• _DESCRIPTION OF THE TASK_: Give back, exactly as it appears, the run of lines opening with the one containing "# The glass coat on the inside, over" and closing with the one containing "obj.matrix_parent_inverse = Matrix.Identity(4)". Nothing outside that run should appear.

• _DATA EXTRACT_:
--- Begin ---
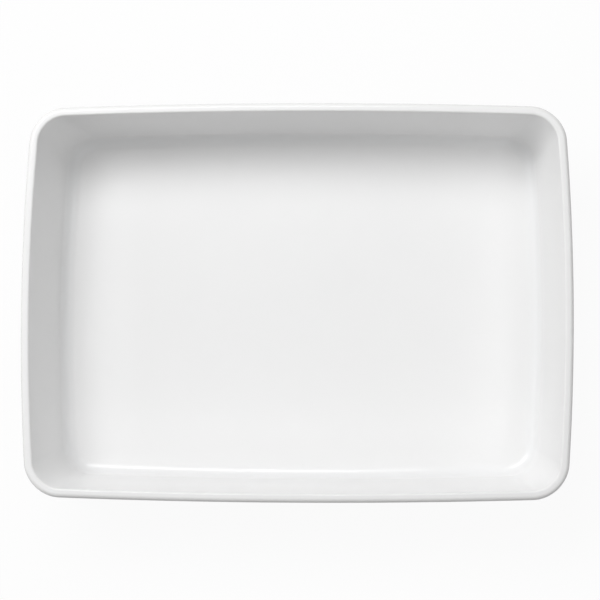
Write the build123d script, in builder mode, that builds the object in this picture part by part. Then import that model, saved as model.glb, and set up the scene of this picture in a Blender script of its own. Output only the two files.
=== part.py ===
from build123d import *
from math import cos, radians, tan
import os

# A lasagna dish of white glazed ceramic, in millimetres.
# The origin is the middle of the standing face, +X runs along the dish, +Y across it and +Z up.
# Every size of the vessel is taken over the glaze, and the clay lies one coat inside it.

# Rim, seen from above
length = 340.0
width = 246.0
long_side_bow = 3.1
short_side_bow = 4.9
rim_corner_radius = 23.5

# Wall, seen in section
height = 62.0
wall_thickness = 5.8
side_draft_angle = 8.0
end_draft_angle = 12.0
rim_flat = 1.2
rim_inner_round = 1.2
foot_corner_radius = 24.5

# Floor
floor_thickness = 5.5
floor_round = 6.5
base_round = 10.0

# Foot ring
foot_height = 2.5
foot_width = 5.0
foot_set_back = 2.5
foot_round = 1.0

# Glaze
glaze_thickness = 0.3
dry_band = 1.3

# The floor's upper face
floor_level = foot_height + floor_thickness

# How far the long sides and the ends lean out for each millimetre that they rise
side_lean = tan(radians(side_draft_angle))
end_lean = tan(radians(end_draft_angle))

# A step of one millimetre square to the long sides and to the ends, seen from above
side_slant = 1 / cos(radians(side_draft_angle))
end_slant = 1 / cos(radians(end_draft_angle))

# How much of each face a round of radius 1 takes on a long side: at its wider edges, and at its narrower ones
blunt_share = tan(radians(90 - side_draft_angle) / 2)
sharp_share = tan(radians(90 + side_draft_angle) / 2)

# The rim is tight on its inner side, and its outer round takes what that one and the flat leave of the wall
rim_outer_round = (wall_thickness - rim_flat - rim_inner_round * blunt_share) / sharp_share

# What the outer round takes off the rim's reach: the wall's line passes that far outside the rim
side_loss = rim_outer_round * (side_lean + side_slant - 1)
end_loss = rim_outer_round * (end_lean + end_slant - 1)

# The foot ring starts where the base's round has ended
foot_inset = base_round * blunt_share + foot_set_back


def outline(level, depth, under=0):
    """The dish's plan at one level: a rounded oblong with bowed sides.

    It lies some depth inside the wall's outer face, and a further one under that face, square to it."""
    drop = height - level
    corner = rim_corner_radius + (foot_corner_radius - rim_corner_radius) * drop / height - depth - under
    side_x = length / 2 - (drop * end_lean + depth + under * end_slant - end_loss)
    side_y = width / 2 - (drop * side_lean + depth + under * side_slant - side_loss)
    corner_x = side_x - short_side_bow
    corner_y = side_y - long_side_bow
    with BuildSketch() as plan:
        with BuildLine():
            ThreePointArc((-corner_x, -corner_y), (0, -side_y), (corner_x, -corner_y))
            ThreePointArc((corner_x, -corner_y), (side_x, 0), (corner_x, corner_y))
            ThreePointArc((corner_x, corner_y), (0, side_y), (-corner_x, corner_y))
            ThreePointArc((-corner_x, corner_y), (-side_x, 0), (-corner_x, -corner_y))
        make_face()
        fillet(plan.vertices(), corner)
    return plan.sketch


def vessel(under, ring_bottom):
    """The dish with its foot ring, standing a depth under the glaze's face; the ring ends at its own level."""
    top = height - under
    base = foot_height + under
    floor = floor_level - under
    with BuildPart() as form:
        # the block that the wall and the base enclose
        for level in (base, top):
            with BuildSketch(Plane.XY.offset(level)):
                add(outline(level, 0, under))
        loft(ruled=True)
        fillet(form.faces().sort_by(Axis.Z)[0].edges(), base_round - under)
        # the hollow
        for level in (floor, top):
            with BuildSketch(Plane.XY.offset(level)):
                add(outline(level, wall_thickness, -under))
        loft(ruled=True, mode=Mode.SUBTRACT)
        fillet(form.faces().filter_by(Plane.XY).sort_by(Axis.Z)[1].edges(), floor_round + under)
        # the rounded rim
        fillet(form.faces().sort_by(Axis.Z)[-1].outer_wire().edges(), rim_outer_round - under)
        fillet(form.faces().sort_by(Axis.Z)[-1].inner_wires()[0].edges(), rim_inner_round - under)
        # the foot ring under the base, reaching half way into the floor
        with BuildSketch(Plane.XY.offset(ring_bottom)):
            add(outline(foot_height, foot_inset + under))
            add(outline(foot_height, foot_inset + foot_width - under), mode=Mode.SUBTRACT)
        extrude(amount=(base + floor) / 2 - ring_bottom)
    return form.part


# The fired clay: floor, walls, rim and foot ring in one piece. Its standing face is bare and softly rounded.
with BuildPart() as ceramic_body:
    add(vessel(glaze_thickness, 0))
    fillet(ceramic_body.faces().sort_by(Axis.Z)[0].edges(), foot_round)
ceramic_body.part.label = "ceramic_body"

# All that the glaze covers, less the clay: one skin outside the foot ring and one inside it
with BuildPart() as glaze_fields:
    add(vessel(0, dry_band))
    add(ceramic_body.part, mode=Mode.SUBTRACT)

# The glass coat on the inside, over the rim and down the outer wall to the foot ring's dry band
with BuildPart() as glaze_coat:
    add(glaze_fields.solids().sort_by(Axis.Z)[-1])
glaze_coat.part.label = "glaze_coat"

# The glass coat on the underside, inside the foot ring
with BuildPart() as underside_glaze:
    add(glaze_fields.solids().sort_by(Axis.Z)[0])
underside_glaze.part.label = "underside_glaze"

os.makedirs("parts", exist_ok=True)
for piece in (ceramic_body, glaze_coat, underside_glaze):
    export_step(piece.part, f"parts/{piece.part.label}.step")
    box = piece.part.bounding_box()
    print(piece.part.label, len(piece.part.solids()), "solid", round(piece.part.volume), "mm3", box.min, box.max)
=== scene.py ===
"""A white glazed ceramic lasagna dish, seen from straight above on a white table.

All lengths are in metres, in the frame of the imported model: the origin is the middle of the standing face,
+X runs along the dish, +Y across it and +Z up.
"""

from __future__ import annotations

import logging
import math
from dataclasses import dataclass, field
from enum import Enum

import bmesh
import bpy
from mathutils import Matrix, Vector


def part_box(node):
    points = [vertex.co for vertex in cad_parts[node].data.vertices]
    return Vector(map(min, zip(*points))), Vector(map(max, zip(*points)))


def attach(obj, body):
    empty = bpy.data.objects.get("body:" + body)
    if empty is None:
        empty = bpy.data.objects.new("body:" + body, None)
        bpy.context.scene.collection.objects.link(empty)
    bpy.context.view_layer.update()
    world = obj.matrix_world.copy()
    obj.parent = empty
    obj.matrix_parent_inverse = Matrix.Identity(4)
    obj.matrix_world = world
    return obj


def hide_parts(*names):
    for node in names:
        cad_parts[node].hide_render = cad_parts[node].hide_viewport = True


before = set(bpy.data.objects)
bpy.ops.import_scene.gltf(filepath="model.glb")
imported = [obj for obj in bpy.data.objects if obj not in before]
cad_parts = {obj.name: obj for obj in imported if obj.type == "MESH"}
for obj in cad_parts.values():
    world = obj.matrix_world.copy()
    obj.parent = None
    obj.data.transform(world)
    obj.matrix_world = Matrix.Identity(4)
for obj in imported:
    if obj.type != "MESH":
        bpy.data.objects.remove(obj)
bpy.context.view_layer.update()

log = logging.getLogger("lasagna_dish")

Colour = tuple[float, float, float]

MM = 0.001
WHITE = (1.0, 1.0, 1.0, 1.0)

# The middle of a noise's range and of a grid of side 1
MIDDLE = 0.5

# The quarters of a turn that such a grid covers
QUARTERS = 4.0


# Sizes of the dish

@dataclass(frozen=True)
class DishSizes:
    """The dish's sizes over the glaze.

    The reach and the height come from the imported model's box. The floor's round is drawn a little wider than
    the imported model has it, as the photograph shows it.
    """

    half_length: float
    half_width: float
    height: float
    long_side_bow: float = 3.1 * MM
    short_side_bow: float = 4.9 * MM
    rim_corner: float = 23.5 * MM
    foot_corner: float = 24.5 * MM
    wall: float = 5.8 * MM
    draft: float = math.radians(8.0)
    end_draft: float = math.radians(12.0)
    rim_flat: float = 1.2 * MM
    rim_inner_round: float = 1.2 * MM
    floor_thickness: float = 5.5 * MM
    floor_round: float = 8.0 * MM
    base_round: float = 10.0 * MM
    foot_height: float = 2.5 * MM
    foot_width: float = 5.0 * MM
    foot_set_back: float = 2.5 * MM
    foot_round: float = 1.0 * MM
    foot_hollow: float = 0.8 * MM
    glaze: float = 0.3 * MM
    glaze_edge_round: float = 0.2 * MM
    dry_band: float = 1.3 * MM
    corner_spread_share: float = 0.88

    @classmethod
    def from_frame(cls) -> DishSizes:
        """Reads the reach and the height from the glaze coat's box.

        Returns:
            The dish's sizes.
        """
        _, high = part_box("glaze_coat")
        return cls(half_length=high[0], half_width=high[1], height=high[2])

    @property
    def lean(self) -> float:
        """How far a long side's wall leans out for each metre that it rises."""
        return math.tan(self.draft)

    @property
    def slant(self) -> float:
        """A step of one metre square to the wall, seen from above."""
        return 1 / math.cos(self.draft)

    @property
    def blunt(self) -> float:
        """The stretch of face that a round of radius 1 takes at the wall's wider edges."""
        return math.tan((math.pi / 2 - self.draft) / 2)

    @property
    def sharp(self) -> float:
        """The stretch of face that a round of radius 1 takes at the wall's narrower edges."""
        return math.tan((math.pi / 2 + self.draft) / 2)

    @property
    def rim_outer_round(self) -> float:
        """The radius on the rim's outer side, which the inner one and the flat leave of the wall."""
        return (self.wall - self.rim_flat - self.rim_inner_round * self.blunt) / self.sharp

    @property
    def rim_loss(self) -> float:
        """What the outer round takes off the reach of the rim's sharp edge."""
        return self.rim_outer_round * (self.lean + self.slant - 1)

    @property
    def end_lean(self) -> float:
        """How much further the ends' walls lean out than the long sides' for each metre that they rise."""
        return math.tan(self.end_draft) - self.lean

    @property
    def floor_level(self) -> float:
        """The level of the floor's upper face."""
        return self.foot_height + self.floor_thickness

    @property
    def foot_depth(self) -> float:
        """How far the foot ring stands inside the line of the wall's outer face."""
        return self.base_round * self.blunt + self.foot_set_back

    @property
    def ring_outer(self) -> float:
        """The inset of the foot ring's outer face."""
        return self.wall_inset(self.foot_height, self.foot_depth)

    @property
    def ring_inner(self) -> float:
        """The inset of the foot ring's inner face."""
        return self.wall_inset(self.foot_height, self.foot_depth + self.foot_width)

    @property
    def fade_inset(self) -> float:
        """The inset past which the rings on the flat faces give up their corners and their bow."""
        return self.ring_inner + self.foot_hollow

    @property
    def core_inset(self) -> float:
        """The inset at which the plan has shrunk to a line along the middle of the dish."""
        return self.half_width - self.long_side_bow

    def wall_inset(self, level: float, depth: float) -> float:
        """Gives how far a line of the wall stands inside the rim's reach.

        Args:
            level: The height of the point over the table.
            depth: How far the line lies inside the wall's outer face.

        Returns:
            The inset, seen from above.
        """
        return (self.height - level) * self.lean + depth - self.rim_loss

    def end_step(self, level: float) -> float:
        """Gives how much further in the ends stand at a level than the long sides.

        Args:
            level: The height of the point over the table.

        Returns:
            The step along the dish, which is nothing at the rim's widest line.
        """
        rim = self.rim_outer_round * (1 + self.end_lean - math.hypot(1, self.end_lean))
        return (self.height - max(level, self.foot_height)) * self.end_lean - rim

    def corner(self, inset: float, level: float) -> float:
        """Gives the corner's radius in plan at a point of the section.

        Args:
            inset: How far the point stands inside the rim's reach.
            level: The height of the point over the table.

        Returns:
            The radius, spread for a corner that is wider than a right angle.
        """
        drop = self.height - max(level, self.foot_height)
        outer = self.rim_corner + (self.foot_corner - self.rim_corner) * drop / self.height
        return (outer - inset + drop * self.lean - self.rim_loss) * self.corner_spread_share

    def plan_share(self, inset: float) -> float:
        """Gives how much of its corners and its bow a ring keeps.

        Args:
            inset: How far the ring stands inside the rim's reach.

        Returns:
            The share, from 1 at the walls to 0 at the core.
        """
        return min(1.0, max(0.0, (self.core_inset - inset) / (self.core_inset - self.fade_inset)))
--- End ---
• _RESULT FOR THIS TASK_:
# The glass coat on the inside, over the rim and down the outer wall to the foot ring's dry band
with BuildPart() as glaze_coat:
    add(glaze_fields.solids().sort_by(Axis.Z)[-1])
glaze_coat.part.label = "glaze_coat"

# The glass coat on the underside, inside the foot ring
with BuildPart() as underside_glaze:
    add(glaze_fields.solids().sort_by(Axis.Z)[0])
underside_glaze.part.label = "underside_glaze"

os.makedirs("parts", exist_ok=True)
for piece in (ceramic_body, glaze_coat, underside_glaze):
    export_step(piece.part, f"parts/{piece.part.label}.step")
    box = piece.part.bounding_box()
    print(piece.part.label, len(piece.part.solids()), "solid", round(piece.part.volume), "mm3", box.min, box.max)
=== scene.py ===
"""A white glazed ceramic lasagna dish, seen from straight above on a white table.

All lengths are in metres, in the frame of the imported model: the origin is the middle of the standing face,
+X runs along the dish, +Y across it and +Z up.
"""

from __future__ import annotations

import logging
import math
from dataclasses import dataclass, field
from enum import Enum

import bmesh
import bpy
from mathutils import Matrix, Vector


def part_box(node):
    points = [vertex.co for vertex in cad_parts[node].data.vertices]
    return Vector(map(min, zip(*points))), Vector(map(max, zip(*points)))


def attach(obj, body):
    empty = bpy.data.objects.get("body:" + body)
    if empty is None:
        empty = bpy.data.objects.new("body:" + body, None)
        bpy.context.scene.collection.objects.link(empty)
    bpy.context.view_layer.update()
    world = obj.matrix_world.copy()
    obj.parent = empty
    obj.matrix_parent_inverse = Matrix.Identity(4)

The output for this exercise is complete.